From the court papers, Semenko and Chapman would appear to be links between the eight and the Russians. If the group has a single co-ordinator it would appear to be the 11th alleged conspirator, Christopher Metsos, who travels on a Canadian passport and was reportedly arrested yesterday in Cyprus. The court papers depict him as the paymaster, under surveillance by the FBI since 2004, if not before.
Quite possibly, the group, as prosecutor Michael Farbiarz maintains, is just "the tip of the iceberg." Indeed, if the former KGB officer Oleg Gordievsky, who was exfiltrated to Britain in 1985, is to be believed, the SVR may be running 40 or 50 couples as deep-cover agents in the US. If so, the question must be asked: are they getting good value for this long-term investment? The evidence suggests not.

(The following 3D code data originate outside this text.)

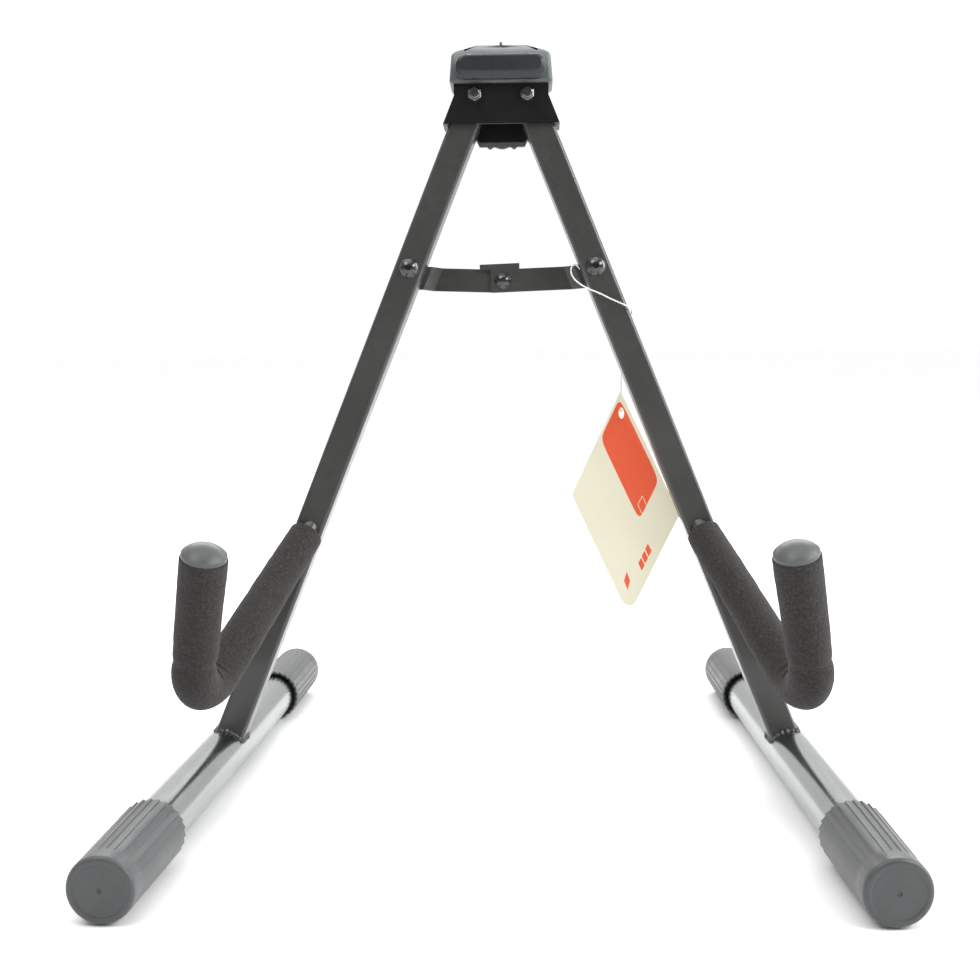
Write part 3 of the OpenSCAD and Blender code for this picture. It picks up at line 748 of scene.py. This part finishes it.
class STAND_OT_tag(bpy.types.Operator):
    """Cuts the card tag with rounded corners and a round hole"""

    bl_idname = "stand.tag"
    bl_label = "Hang Tag"

    def execute(self, context):
        outline = []
        for i, r in enumerate((0, 5 * MM, 5 * MM, 0.8 * MM)):
            corner = TAG_CORNERS[i]
            if not r:
                outline.append(Vector((corner.x, 0, corner.y)))
                continue
            before = (TAG_CORNERS[i - 1] - corner).normalized()
            after = (TAG_CORNERS[(i + 1) % 4] - corner).normalized()
            half = before.angle(after) / 2
            inward = (before + after).normalized()
            centre = corner + inward * (r / math.sin(half))
            reach = math.pi / 2 - half
            for k in range(11):
                p = centre - Matrix.Rotation(-reach + reach * k / 5, 2) @ inward * r
                outline.append(Vector((p.x, 0, p.y)))
        mesh = bpy.data.meshes.new("card_tag")
        mesh.from_pydata([p + Vector((0, -TAG_THICK / 2, 0)) for p in outline], [], [tuple(range(len(outline)))])
        tag = bpy.data.objects.new("card_tag", mesh)
        bpy.context.collection.objects.link(tag)
        choose(tag)
        bpy.ops.object.mode_set(mode="EDIT")
        bpy.ops.mesh.select_all(action="SELECT")
        bpy.ops.mesh.extrude_region_move(TRANSFORM_OT_translate={"value": (0, TAG_THICK, 0)})
        bpy.ops.object.mode_set(mode="OBJECT")
        outward(tag)
        deselect()
        bpy.ops.mesh.primitive_cylinder_add(
            vertices=40, radius=2.6 * MM, depth=10 * MM, location=(0, 0, -TAG_HOLE), rotation=(math.pi / 2, 0, 0)
        )
        punch = bpy.context.object
        punch.scale = (0.65, 1.25, 1)
        bpy.ops.object.transform_apply(location=True, rotation=True, scale=True)
        cut_away(tag, punch)
        modify(tag, "BEVEL", width=0.12 * MM, segments=2, limit_method="ANGLE", angle_limit=math.radians(60))
        dress(smooth(settle(tag, TAG_FRAME), 40), "tag_card")
        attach(tag, "right_side")
        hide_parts("hang_tag")
        return {"FINISHED"}


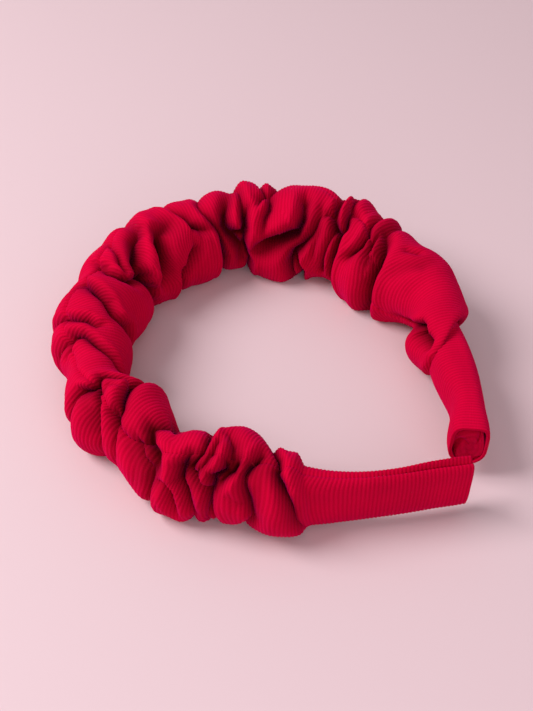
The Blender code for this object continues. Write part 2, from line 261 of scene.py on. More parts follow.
# Half widths of the smooth legs: place, outside, inside, up, down. Then how far the inside edge of the
# left leg's seam stands above the outside one.
leftLeg = (
    (-194, 2.7, 2.5, 8.2, 9.9), (-180, 3.1, 2.8, 8.4, 10.3), (-165, 3.2, 2.9, 7.7, 10.9),
    (-156, 3.7, 3.4, 7.7, 11.6), (-149, 4.4, 4.2, 8.1, 12.6), (-142, 5.0, 5.0, 9.4, 13.4),
)
rightLeg = (
    (138, 4.2, 8.2, 7.9, 9.5), (150, 4.4, 8.4, 8.0, 9.3), (160, 4.7, 8.6, 8.3, 9),
    (168, 5.0, 7.1, 8.5, 8.6), (176, 5.1, 4.4, 8.5, 8.4), (183, 5.4, 5.4, 8.4, 8.4),
    (189, 5.7, 6.9, 8.5, 8.3), (194, 5.6, 6.2, 8.3, 8.1),
)
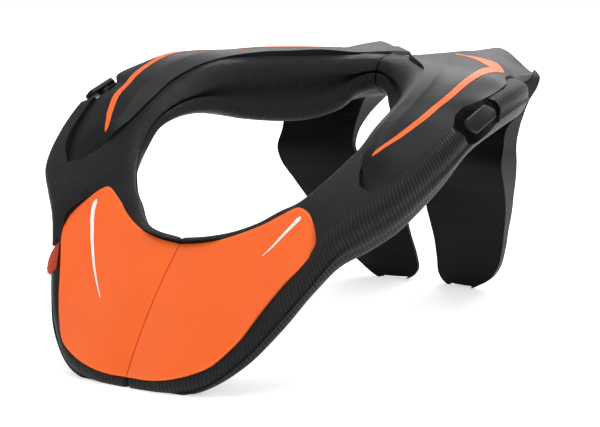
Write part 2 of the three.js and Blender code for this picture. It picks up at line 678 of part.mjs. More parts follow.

Ensconced in suburban New Jersey, the Murphys, for instance, were asked for information about President Obama's trip to Russia in the summer of 2009, and for details of Washington's stance on the new nuclear arms reduction treaty that was signed a few months ago. From their base in Cambridge, the Heathfield/Foley duo is said to have established contact with an American nuclear weapons specialist.
But no classified information ever changed hands: the 11 are not even charged with espionage, merely with failing to register as agents of a foreign government, an offence that carries a maximum jail term of five years. Rudolf Abel or Helen and Peter Kroger – this motley band is not.
Indeed the entire concept of illegals may now be somewhat passé. As any intelligence officer will admit, the vast bulk of his raw material is already in the public domain as "open source material". In the internet age, that proportion has surely increased.
But nothing matches the appeal of what is not in the public domain; as messages intercepted by the FBI indicate, the SVR was after "tidbits unknown publicly but revealed in private by sources close to the state department government and major think-tanks." Nor is the failing exclusively Russian. It was the Bush administration's obsession with secret intelligence, no matter how dodgy the source, that led to a disastrous war in the name of non-existent WMD.